内製化した開発チームの強み
同社ではID統合をスムーズに進めるため、開発体制も整えている。開発を支えるのは社内の内製化チームであり、アジャイル開発手法を採用。スクラム体制を組むことでスピーディな開発を実現しており、「小さく早くリリースする」ための専門チームを編成している。
この方法の大きな利点は、顧客の声を常に聞きながら細かいサイクルでリリースできることにある。そのため最終的な成果物は顧客の望むものに近くなっていく。
「デジタルシフトを進めるのは『人』です。どのような戦略を立てても、それを実行できる『人』がいなければ何も成し遂げられないと考えています。イオンでは、ソリューション開発だけではなく、DX人材の育成の取り組みを行っています。たとえば、イオンデジタルアカデミーでは、イオングループの従業員にデジタルスキルを習得させる教育の機会を提供しています」(関矢氏)
イオンスマートテクノロジーにフォーカスすると、キャリアを積んだデジタル専門人材と、現場の理解が深いグループ人材が、半々で融合した会社となっている。グループの人材が現場の真の課題を捉え、キャリア人材が持っている専門的な知見と融合することで、新たな価値を生むソリューションを提供していきたいとしている。
統合IDのマーケティング活用とその成果
同社ではCDPを内製し、蓄積されたデータを活用して、顧客のジャーニーに沿った販促支援を進めている。この基盤を構築したことにより、配信先の顧客に関係のない情報やクーポンの無駄打ちがなくなり、パーソナライズされたデータに基づいた情報だけを届けることが可能だ。顧客と事業者、Win-Winの関係といえるだろう。「会員拡大と同時に、蓄積データの活用も不可欠です」と関矢氏は語る。
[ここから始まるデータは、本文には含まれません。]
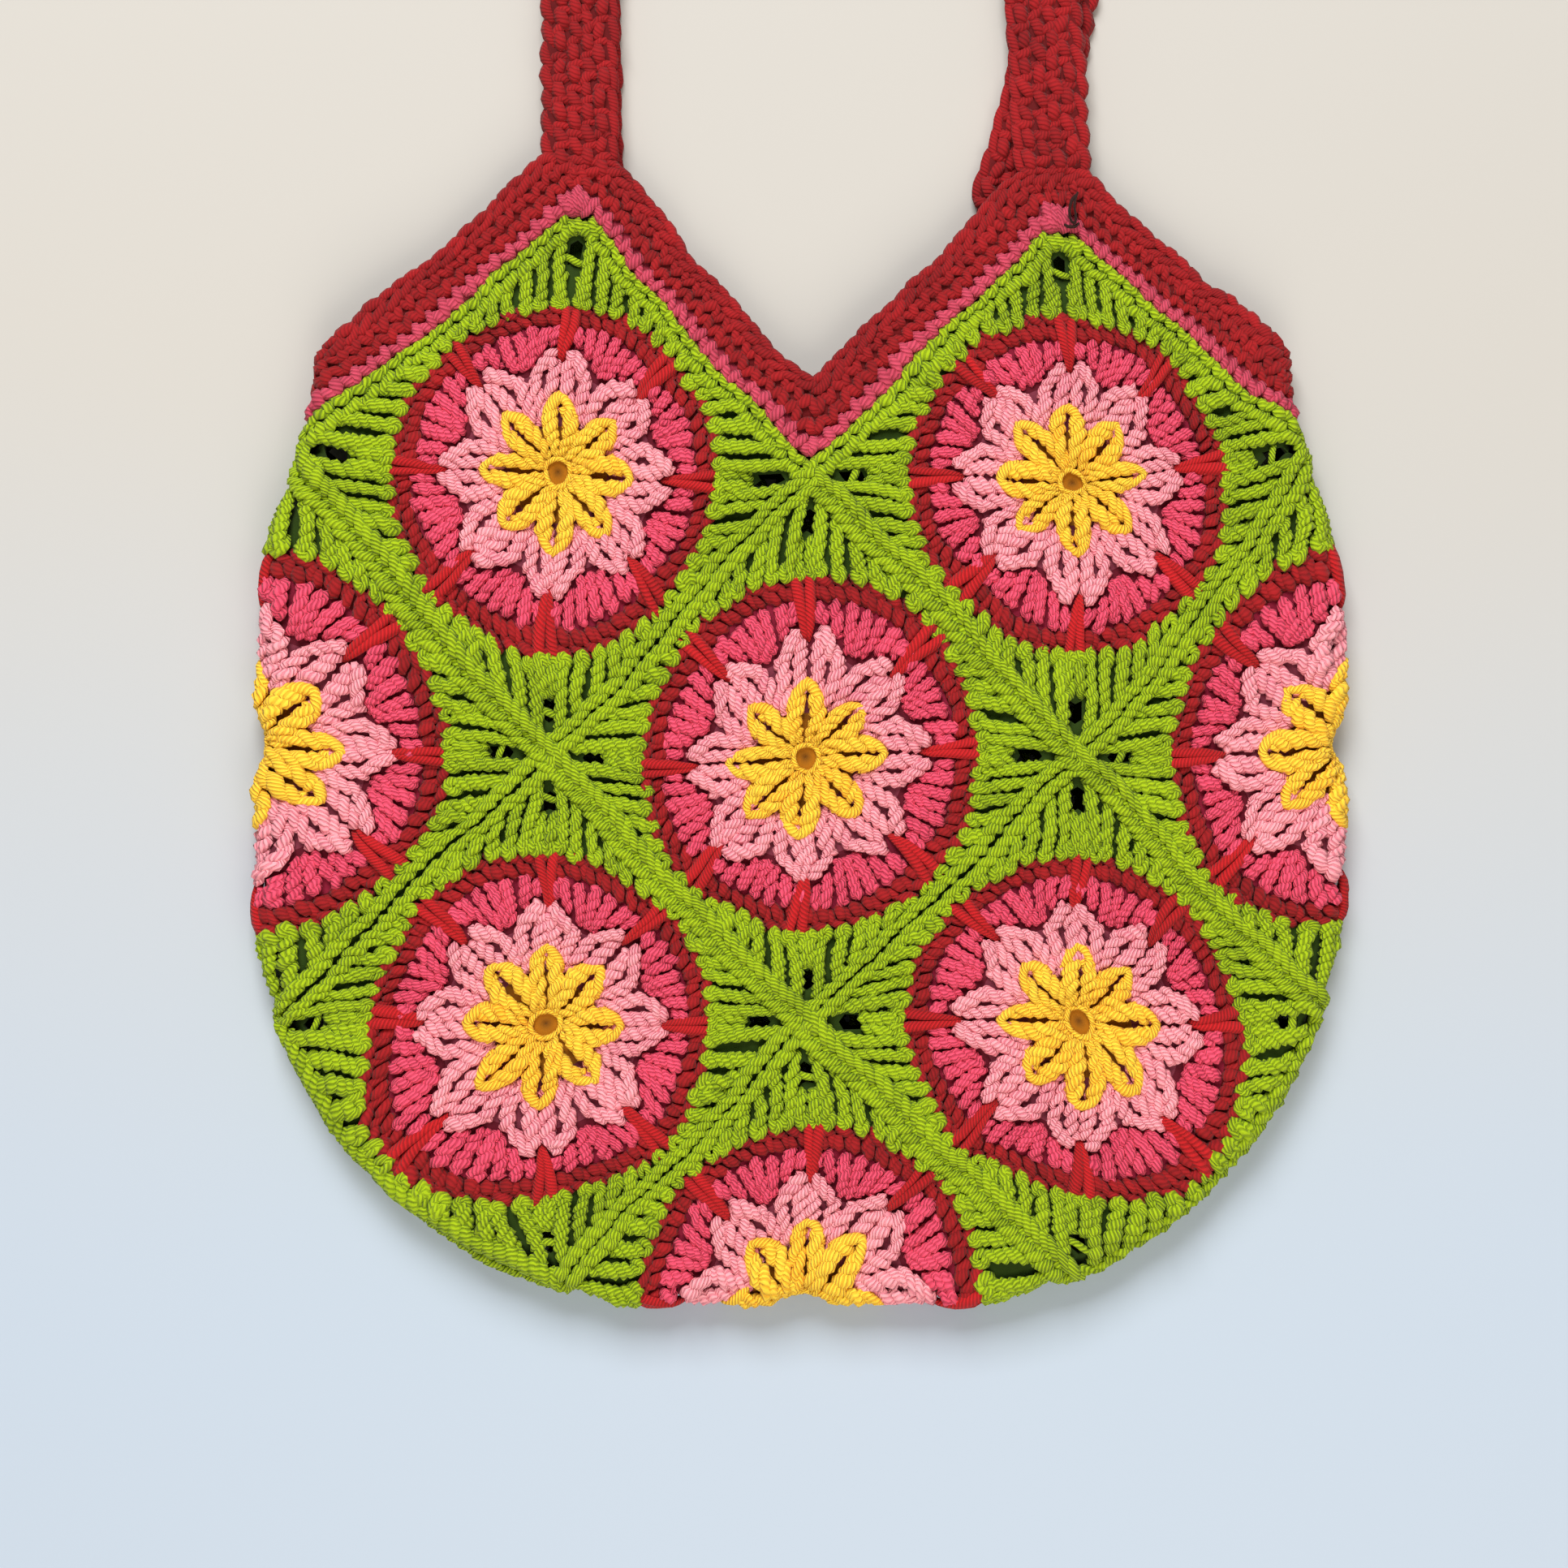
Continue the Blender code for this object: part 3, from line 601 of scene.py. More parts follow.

このようにiAEON会員の購買データとCDPを連動させ、最適なプロモーションを実施した成功事例としては、まず優良顧客が増加している点が挙げられる。また、ランクアップ施策を継続した場合のバスケット単価(1度の買い物で同時購入する金額)の伸長例を見ると、何も施策を行っていない状態と比べ、CDP施策を継続した場合、2倍以上の伸びを示したという。
現在は、会員情報とID-POSによる購買データを組み合わせた「カスタムセグメント」によるクーポンや広告、キャンペーン告知の配信を行っている。さらに次のステップとして、購買データからは直接見えない顧客の志向性を可視化する取り組みを進めている。これにより、より深い顧客理解に基づいたマーケティング活動が可能となり、さらなる顧客満足度と事業成長を目指すという。